I was allowed to have a go on the machinery and did the test that surgeons have to do. I had to control two mechanical arms through a series of gears, pick up tiny rubber bands and then stretch them over tiny bubbles; I mastered the movement within an hour. What was interesting was that the operating table was only 2 or 3 feet away from me and the machine was controlling the surgeon’s tools remotely, which to me suggested that there was no reason why a surgeon in California couldn’t be operating on someone in London.

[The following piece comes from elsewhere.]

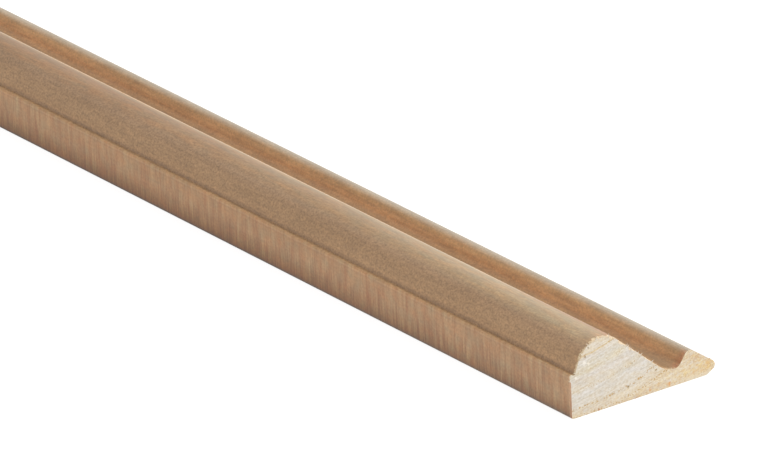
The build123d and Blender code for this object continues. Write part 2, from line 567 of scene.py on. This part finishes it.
pore = add(tree, "ShaderNodeMath", {0: pore_reach, 1: cells.outputs["Distance"]}, operation="SUBTRACT")
pore = add(
    tree, "ShaderNodeMapRange", {"Value": pore, "From Max": PORE_SOFTNESS, "To Max": PORE_STRENGTH}
)
wood = add(tree, "ShaderNodeMix", {0: pore, 6: wood, 7: linear("#bc9454")}, data_type="RGBA").outputs[2]

# Single flaws in the end grain: millimetres across and up, radius, and colour. A noise makes them uneven.
FLAWS = (
    (13.75, 3.1, 0.42, "#8f7440"),
    (20.6, 4.6, 0.28, "#a08148"),
    (14.9, 7.6, 0.25, "#9a8050"),
    (3.5, 12.2, 0.30, "#97764c"),
    (4.5, 13.8, 0.32, "#8c7452"),
    (3.3, 10.9, 0.60, "#eee6da"),
    (4.3, 10.6, 0.35, "#eee4d2"),
    (1.2, 8.4, 0.45, "#eee6da"),
    (6.6, 0.1, 0.45, "#b3743f"),
    (15.3, 0.1, 0.30, "#b57a48"),
    (19.0, 0.9, 0.45, "#d59a58"),
    (23.7, 0.8, 0.50, "#d89a5c"),
)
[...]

This technology really raises the possibilities for new kinds of treatment as expert surgeons could operate on patients that are on the other side of the world. This isn’t something that’s in a laboratory, this is really happening now and these expensive machines are being installed in hospitals all over the world. But this new frontier in surgery isn’t about replacing surgeons, as there is always a surgeon the other side of the machine, making all the decisions, it’s about giving surgeons a new set of technological tools and pushing the frontier of surgery even further forward. 

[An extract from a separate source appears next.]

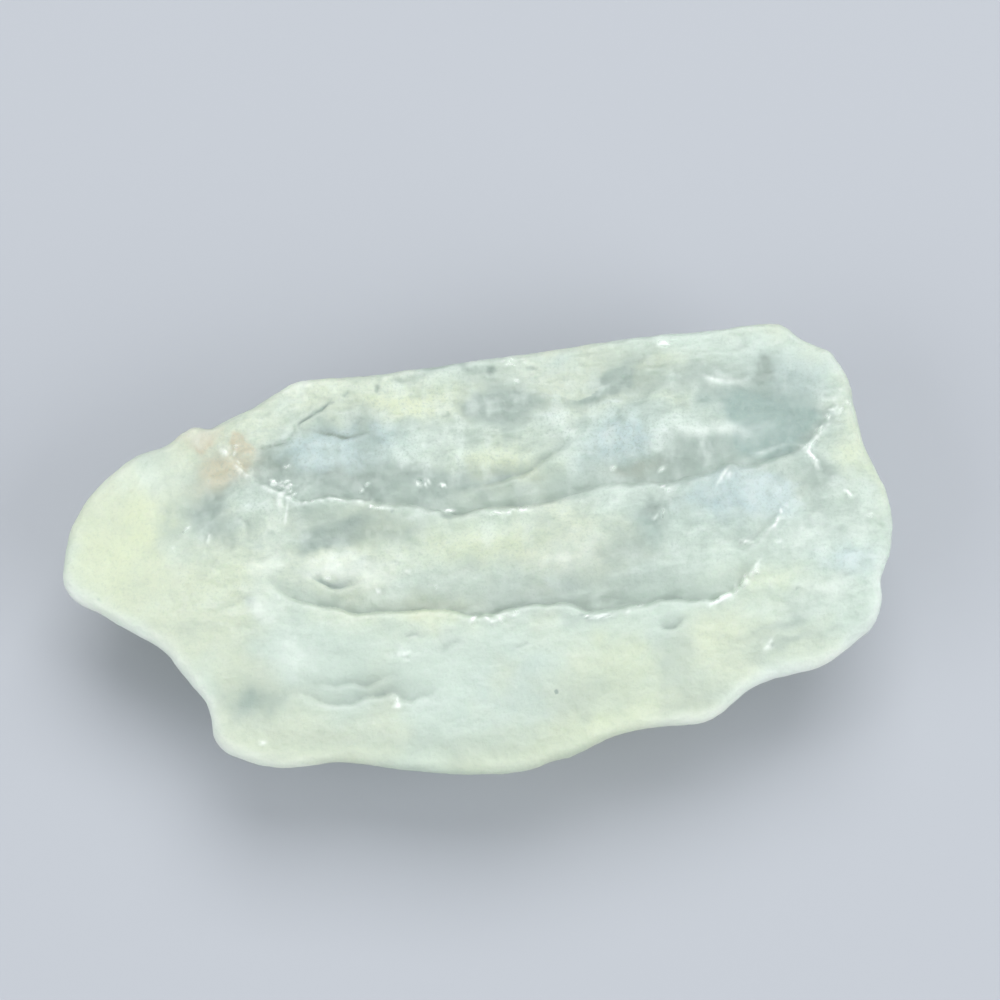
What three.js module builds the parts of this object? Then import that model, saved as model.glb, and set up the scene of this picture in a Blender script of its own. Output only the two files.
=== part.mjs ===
// A lump of Libyan desert glass: natural silica glass in one piece, frosted and fluted by windblown sand.
// Millimetres, +Z up. The lump lies on its flat worn facet, +X runs along its length towards the blunt end,
// +Y points to its thick back edge, and the origin is under the middle of its box.

import * as THREE from "three";

// Driving dimensions
const CROWN_HEIGHT = 14.6; // level of the crown above the resting facet, before the flutes are worn in
const CROWN_END_FALL = 1.3; // how far the crown sinks towards the two ends
const FRONT_FALL = 3; // how far the crown leans down towards the front edge
const BACK_FALL = 1; // the same towards the back edge
const LOBE_FALL = 1.2; // extra fall over the narrow left lobe
const TOP_ROLL = 0.9; // width of the rounding between the rim and the flat top
const TOP_SQUARENESS = 2.2; // 2 for a quarter round; above 2 it is tighter at the rim
const BELLY_ROLL = 10.3; // width of the curve from the rim down to the facet
const BELLY_LIP_ROLL = 2.6; // width of the small rounding right under the rim
const BELLY_LIP_SHARE = 0.24; // share of the drop to the facet that the small rounding takes
const WAVE_BLEND = 2.4; // how far inwards the waves of the rim take to fade
const RIM_BLEND = 1.6; // how far inwards the rim's own height counts in full
const LOBE_LIFT = 2.8; // clearance under the tip of the left lobe
const NOSE_LIFT = 1.6; // clearance under the right-hand end

// Mesh density
const CELLS_LONG = 62;
const CELLS_WIDE = 38;
const RIM_STEPS = 4; // curve steps between two rim points
const LINE_STEPS = 6; // curve steps between two points of a flute line
const RIM_CROWDING = 1.3; // above 1 the cells get narrower towards the rim
const GRID_TURN = THREE.MathUtils.degToRad(20); // keeps the grid's corners off the hollow parts of the rim
const GRID_CENTRE = new THREE.Vector3(-3, -3, 0); // every part of the rim can be seen from here

// The rim is the widest line round the lump: x, y and its height above the facet, clockwise seen from above.
const LEFT_LOBE = [
  [-32.9, -2.6, 10.3],
  [-32.5, 0.5, 10.8],
  [-31.8, 2.4, 11.1],
  [-30.6, 4.3, 11.1],
  [-29.1, 5.8, 11],
  [-27.3, 7.3, 10.9],
  [-25.2, 7.9, 11.2],
  [-23.8, 8.9, 11.2],
];
const NUB_AND_NOTCH = [
  [-22.9, 9.4, 11.3],
  [-22.2, 9.4, 11.4],
  [-21.3, 9.2, 11.7],
  [-20.5, 9.6, 11.8],
];
const BACK_EDGE = [
  [-19.8, 10, 11.7],
  [-18.1, 10.8, 11.7],
  [-16.1, 12.3, 11.4],
  [-14.1, 13.2, 11.4],
  [-10.6, 13.5, 11.4],
  [-7.3, 13.9, 11.4],
  [-2.8, 14.5, 11.4],
  [2.1, 15.3, 11.4],
  [7.5, 16.1, 11.4],
  [13.2, 17.1, 11.3],
  [18.6, 17.7, 11.1],
];
const BLUNT_CORNER = [
  [23.6, 18.4, 10.7],
  [25, 18.1, 10.6],
  [26.3, 17, 10.6],
  [28.3, 16.2, 10.5],
  [29.2, 15.2, 10.4],
  [30.1, 13.3, 10.5],
];
const RIGHT_END = [
  [30.4, 11, 11],
  [30.8, 8.1, 12.2],
  [31.7, 5.5, 12.9],
  [32.5, 3.5, 12.8],
  [32.8, 1.2, 12.7],
  [32.5, -1.2, 12.4],
  [31.8, -3.1, 12.1],
  [31.8, -4.9, 11.7],
  [31.2, -6.6, 11.3],
];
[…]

Myriam J. Curet and Adam Shaw with the robotic arms that will enable the next generation of intuitive surgery

Frontier farms 

We are now pushing at the frontiers of farming, not just growing crops on the edges of our productive land but right in the heart of our cities. This is an attempt to provide us with nutritious, locally produced food but also to revitalise an industry that is suffering from a declining and ageing workforce. When we think about frontier farms it conjures up images of farming in the wildest of places and in some cases, the opposite is true; it’s actually about urban agriculture. 

There are two places that are a good example  of this; one is in Clapham, South London, where they have converted an old bomb shelter into an underground farm with polytunnels and a hydroponic system to grow fruit and vegetables. This particular venture is being partly funded by the chef, Michel Roux, who uses their herbs and salads in his restaurant. I am a little dubious about whether this can solve the agricultural problem because you wonder how many underground tunnels there can be around the world but I do think that the technology, which in itself isn’t particularly ground breaking but the vocation of it is very interesting, could be a step towards solving a big agricultural and pollution problem.

A similar approach has been used by Toshiba in Japan where they are growing lettuce hydroponically in an old floppy disk factory. They use an old floppy disk factory because it is dust free and because there are no pests, animals or disease involved there is no need for any pesticide. They also control the environment and you have to wear a mask and pass through UV lights and vacuum chambers to make sure no contaminates get into the room. These factories of food are unlike any other farms and operate like an ordinary factory process.

So there’s this irony or paradox that the frontier is much closer than you think it is. You think of the frontier as somewhere in the wild but actually, the frontier in farming is bringing it home. 

Anna Holligan and Pavlos Kalaitzoglou, Wageningen: Building Frontier Farms

About the author: Award-winning journalist Adam Shaw is the host of Horizons, a BBC TV series that focuses on discovering the latest technologies and innovations that could revolutionize the way we live. During the first few seasons of Horizons, Adam has filmed in 18 different countries, visited 120 different companies and organisations and interviewed 150 industry and thought leaders travelling the globe searching for the brilliant ideas that have the potential to change millions of lives.